Closed mmikitka closed 7 years ago

mmikitka commented 7 years ago

Hello,

Firstly, thank you for releasing AxE to the public. I have been impressed by the code structure, attention to detail, and the clear values outlined in the manifesto.

I am planning to integrate AxE with a WCAG AA evaluation process for a public institution, and I am trying to associate the WCAG success criteria with a confidence value associated with the AxE tests so that manual testing gaps can be identified (i.e., criteria, or parts of, that require manual testing).

I am trying to relate each AxE rule to the following WCAG dimensions:

With such metadata in place, I can better assess what needs to be tested manually and what can be tested with AxE.

Can you provide any guidance on relating these WCAG dimensions to a comprehensive accessibility testing strategy that includes AxE as an automated testing tool?

Additionally, I am willing to assist with any metadata manipulation and programming tasks, but I would appreciate your guidance on the above before proceeding with any code changes.

Thank you.

dylanb commented 7 years ago

Hey @mmikitka thank you for using axe-core. We are pleased you find it useful.

The Level, Principle, Guideline and Success Criteria are all included in the aXe rule metadata. For example the label rule: https://github.com/dequelabs/axe-core/blob/master/lib/rules/label.json#L5

You can see that we think it is:

We also map it to the relevant Section 508 paragraphs...

We do not map to techniques or failures. These should (if they get added) map onto the checks: https://github.com/dequelabs/axe-core/tree/master/lib/checks

For example: the explicit label check https://github.com/dequelabs/axe-core/blob/master/lib/checks/label/explicit.js maps to the sufficient technique H44. If you wanted to help by adding these mappings to the checks. Please submit a pull request. This would undoubtedly be a great addition to the project.

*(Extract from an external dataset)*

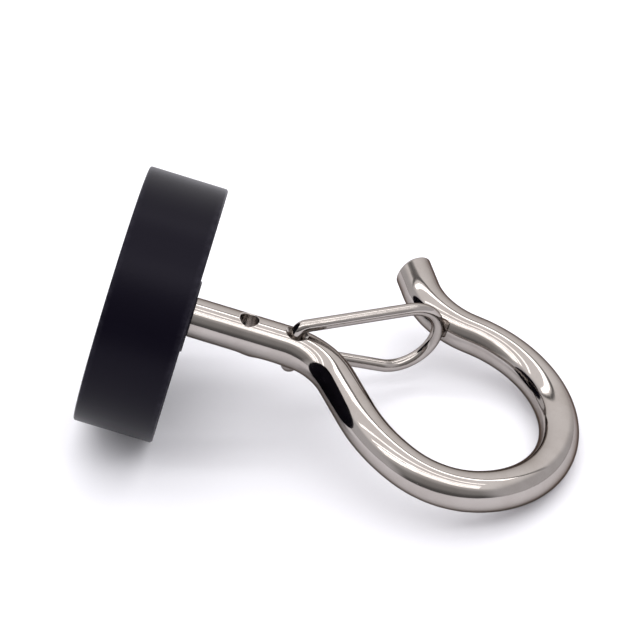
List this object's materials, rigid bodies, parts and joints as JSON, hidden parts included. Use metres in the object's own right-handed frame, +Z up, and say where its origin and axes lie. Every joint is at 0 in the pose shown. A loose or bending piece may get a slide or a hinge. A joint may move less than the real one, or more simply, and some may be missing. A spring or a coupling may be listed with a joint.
{
  "type": "magnet fishing magnet",
  "caption": "Round steel pot magnet with a bent round-bar snap hook bolted to its back and a sprung wire gate across the hook's mouth, lying as it rests on a table.",
  "frame": {"origin": "centre of the magnet's working face", "axes": "+Z up as the part lies on a table, +X from the pot towards the closed end of the hook, +Y towards the nose of the hook. The shank's axis lies in the XZ plane and slopes 15.9 degrees down towards +X, because the part rests on the back edge of the pot and on the end of the hook."},
  "size_m": [0.125, 0.0837, 0.0677],
  "materials": {
    "pot_coating": "satin blue-black coating",
    "magnet_plating": "satin nickel plating",
    "resin": "cast black resin",
    "bush_plastic": "moulded black plastic",
    "zinc_steel": "zinc-plated",
    "nylon": "translucent nylon",
    "polished_steel": "polished stainless steel"
  },
  "bodies": {
    "magnet_and_hook": {"pot": "pot_coating", "ring_magnet": "magnet_plating", "resin_ring": "resin", "centre_bush": "bush_plastic", "washer": "zinc_steel", "nut": "zinc_steel", "nut_insert": "nylon", "hook": "polished_steel"},
    "gate": {"wire_gate": "polished_steel"}
  },
  "joints": [
    {"name": "gate_hinge", "type": "hinge", "parent": "magnet_and_hook", "child": "gate", "pos_m": [0.04444, 0, -0.01263], "axis": [-0.2734, 0, -0.9619], "range_deg": [0, 63], "stiffness_Nm_per_rad": 0.2, "springref_deg": -20.05}
  ]
}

mmikitka commented 7 years ago

Hi @dylanb - Thanks for the quick and thoughtful response.

I notice that the principles, guidelines, and success criteria are present, but I am looking for a metadata structure that is more amenable to robust reporting needs. Something like the following:

  1. Move/copy tags into the metadata property
  2. Move implicit meaning out of the tag value and into more explicit metadata categories.
  3. Specify the completeness of the test with respect to human intervention i.e., in addition to executing this automated test, what other automated tests and/or human interventions are required to sufficiently reach completeness?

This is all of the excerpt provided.